必ずとは言えませんが職場には”真面目な人””バカな人””うるさい人””良い人””適当な人”だいたいそのバランスで人間がいると思います。慣れてくるとその人達の欠点を見つけようとします。なので悪いところばかりが誇張されて良いところを見ようとしなくなります。正直会社の組織は私にはそう見えています。
その中に彼を入れてしまうとどうでしょうか?いられなくなると思います。ただでさえそのような環境の中です。混乱して落ち着かせてどこかカリカリしているような職場環境ならトイレから帰ってきたくはないと思います。
私は昔先輩から言われたことがあります。『絶対に慣れてくると人の粗を探すようになるから〇〇君はずっと人の良いところを見つけてあげてね。それができる子だから』
こんな魔法のような言葉をいただきました。なので大切にしています。
小さなこと、何でもです。かっこいいとかいい匂いとか可愛いとかそんなことでも。髪を切った?そんなことでも気づけつづける人でありたいと頂いた言葉に負けないようにしています。彼のそばにはそうやって寄り添っていきたいです。
(勤務の関係で一緒にいられないので信頼のできる人に伝えています)
・一つの仕事を細分化する
勤めている自動車部品工場はライン作業ではないので、手元の仕事が落ち着いた時に別のヘルプや自分でできる作業を探して助けあうスタイルの仕事の方法をしています。
良くも悪くも仕事ができると言うよりは人間性を問われる仕事です。
彼の場合は手元の仕事が、与えられる仕事が限られてしまうため8時間分の作業がありません。任せたくても任せられない。そのような仕事がたくさんあります。
これに関しては企業側の欠点なのかもしれません。企業の顔、障害者枠を雇うと言う世の中から良い目で見られたい恩恵が欲しいのか、実態は職場へのなすりつけ。私自身無責任だと感じています。でも彼が選んで会社に入った限り無責任で終わらせないように努力ができる一員として見守り続けたいと思っています。彼ができる仕事というのは生産活動に入らない部分ということもあって日々見つけることが難しく、人の目に晒されてしまえば『あいつ何もやってないじゃん』って思われるかもしれません。
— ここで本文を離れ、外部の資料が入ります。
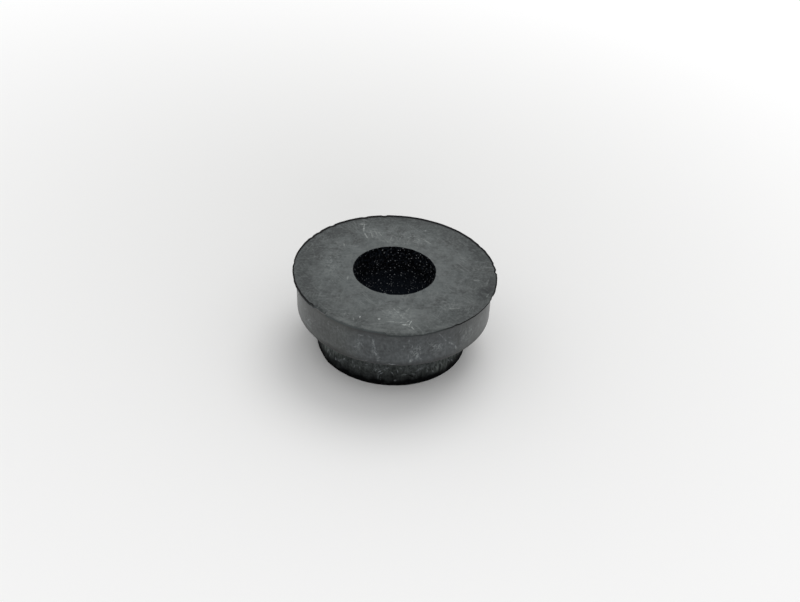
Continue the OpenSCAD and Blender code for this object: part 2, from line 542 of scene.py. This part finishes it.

上司が一番心配している”世間体”です。我々がやる仕事よりも毎日違う課題を見つけながら仕事をやり続けるのは本人もとより私たちで考えても難しく継続して行くのはもっと困難です。放っておけば孤立します。
一つの仕事を毎日同じようにやるのはライン作業をしない我々にとって苦痛なのは職場の誰もが今は理解をしてくれています。なので生産活動をしながら『あっ、これ彼に任せよう』って空気が流れ始めているのは私にとっても喜ばしいことです。
楽な道ではないですがその積み重ねが信用信頼につながり、いつかは本人が感じている壁を突き破ってくれる事を願っています。